If you don’t believe in your client’s case and aren’t totally motivated to helping them, it will be obvious to the jury. You can’t conceal the true relationship between client and lawyer very long.
Tell your story, whenever you can, as it were happening now. That’s what good story tellers do and makes the story real.
Research has clearly proven no decisions are made without an element of emotion. In fact, the decision process starts with emotion first, followed by understanding and only then a response. Trials are battles of impression and not logic.
Non verbal communication is powerful. In fact, when you words and your non verbal actions conflict the non verbal will prevail in the jurors mind every time.

Human beings have a bias for simplicity. Research demonstrates that when faced with a simple explanation and a complex explanation, people choose the simple one. In general simplicity works in favor of the plaintiff’s case and confusion from the complex favors the defendant. Since trial is a struggle for general impression, the majority of which occurs subconsciously, persuasion favors the simple over the intellectual. If you want to show how intelligent you are, become a law professor. If you want to win cases make it simple.

When it comes to communicating ideas, research shows human beings are programed to process information through pattern recognition. To communicate effectively, the pattern needs to be as small as possible. The Rule of Three is pervasive throughout history because it has demonstrated that the perfect number to accomplish this is three. In fact there is a Latin phrase “omne trium perfectum omni” which means everything that comes in threes is perfect. “The rule of three” is effective because it is short, memorable and powerful. Examples include Newton’s three rules of motion in physics as well as other examples in writing, music & science.

Since the majority of people process information visually, as well as to reinforce the point being made, make it a custom to use one visual for each key point.
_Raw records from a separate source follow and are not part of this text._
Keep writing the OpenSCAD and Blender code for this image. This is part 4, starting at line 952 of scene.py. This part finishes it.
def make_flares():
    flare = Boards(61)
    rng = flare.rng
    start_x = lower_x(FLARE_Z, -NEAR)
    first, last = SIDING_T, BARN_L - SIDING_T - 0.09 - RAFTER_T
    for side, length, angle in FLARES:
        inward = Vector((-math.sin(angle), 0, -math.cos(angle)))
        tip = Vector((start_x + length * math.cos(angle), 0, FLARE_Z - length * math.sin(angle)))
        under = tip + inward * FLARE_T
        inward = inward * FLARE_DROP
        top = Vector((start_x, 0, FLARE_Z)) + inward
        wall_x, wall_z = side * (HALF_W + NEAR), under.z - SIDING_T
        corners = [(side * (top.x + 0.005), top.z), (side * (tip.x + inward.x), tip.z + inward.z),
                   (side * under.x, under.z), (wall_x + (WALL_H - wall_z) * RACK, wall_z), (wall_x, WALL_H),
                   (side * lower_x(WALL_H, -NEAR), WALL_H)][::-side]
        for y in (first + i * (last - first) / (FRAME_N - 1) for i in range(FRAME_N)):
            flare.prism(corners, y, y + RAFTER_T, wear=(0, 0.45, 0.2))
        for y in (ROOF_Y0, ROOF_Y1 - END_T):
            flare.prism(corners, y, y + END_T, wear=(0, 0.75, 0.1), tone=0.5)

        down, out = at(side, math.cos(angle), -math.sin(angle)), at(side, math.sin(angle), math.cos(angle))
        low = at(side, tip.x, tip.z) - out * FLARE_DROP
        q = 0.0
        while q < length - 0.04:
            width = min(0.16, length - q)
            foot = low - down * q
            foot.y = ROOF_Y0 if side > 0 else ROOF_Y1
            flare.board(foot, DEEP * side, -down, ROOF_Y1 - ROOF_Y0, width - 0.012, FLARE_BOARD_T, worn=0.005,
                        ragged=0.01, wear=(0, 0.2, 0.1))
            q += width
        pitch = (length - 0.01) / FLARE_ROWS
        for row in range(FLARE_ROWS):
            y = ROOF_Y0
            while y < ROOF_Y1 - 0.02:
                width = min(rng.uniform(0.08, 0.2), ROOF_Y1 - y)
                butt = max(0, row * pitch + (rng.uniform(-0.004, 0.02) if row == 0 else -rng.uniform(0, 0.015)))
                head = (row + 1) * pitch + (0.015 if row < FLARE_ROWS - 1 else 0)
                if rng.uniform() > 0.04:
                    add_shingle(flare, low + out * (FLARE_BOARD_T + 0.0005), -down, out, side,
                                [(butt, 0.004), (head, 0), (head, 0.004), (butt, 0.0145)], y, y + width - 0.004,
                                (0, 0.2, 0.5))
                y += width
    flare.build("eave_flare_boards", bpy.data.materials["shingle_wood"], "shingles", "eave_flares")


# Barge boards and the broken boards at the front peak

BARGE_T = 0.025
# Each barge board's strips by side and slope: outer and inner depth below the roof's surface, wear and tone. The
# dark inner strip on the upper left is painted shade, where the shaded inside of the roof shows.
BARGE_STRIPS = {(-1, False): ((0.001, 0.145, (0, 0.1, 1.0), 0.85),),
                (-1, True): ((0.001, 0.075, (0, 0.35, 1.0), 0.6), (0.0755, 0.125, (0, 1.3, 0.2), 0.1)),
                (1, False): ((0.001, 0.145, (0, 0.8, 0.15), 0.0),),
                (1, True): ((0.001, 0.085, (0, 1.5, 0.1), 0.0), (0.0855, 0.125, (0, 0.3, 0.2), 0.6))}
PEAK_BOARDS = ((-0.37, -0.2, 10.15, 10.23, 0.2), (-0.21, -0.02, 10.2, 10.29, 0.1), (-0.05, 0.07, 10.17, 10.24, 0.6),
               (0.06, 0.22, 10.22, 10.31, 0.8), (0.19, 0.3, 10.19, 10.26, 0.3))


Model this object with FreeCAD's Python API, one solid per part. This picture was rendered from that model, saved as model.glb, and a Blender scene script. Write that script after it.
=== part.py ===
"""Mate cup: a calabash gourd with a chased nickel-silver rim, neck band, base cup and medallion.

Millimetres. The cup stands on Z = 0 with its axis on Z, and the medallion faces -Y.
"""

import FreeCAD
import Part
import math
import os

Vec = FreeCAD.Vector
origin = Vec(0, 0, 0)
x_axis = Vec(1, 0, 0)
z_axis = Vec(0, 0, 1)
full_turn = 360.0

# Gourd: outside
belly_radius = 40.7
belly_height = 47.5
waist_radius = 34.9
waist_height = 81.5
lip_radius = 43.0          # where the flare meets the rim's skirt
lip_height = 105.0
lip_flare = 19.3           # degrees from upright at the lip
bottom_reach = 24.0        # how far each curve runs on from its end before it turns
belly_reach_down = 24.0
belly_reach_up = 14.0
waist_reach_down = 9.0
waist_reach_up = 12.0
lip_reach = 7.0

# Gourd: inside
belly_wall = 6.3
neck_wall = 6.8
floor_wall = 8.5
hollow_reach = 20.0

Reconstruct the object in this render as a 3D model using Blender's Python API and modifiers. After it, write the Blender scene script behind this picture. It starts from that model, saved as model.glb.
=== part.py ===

We all know about hindsight bias, the ego centered idea (once we know the whole story) that we would not have done the same thing were made same mistake. As soon as we present facts of our case the jurors immediately began to process it as a story. As that story unfolds, they are biased in their minds to believe that they would have known better and would not have done the same thing. If we start our client story with the clients behavior, that’s exactly what the jurors will think. Those conclusions favor contributory negligence. But, if we start the story with the defendant’s behavior those conclusions will favor negligence. Start the story with the defendants conduct and not the plaintiff’s.

Considerable amount research has proven the power of metaphor in communication. See the book Metaphors We Live by George Lakoff for example. They make the complex simple and present a clear picture of your point. Use good and powerful metaphors for every major point.

If the juror doesn’t understand they can’t be persuaded. No matter how bright and intelligent we think we are, we are poor trial lawyers if we don’t have the intellectual discipline to make ourselves understood by the simplicity of our communications. If, like too many lawyers, we are ego driven to demonstrate how much we know about a subject or how bright we are, the only one who will be impressed is ourselves. Meanwhile, the plain speaking opponent who keeps his or her communication at about an 8th grade level for the jury will be successful. Don’t assume people know the meaning of acronyms or are familiar with concepts you happen to understand. Make it understandable, simple and brief.

These are a few basics about communication. It’s important that we as trial lawyers remember that just because we have great legal knowledge and the legal skills to put an outstanding case together means nothing if you don’t know how to present it to a jury. We are in the business of persuasion and communication. We need to develop the skills required to be great communicators as well as outstanding legal professionals. Never stop learning.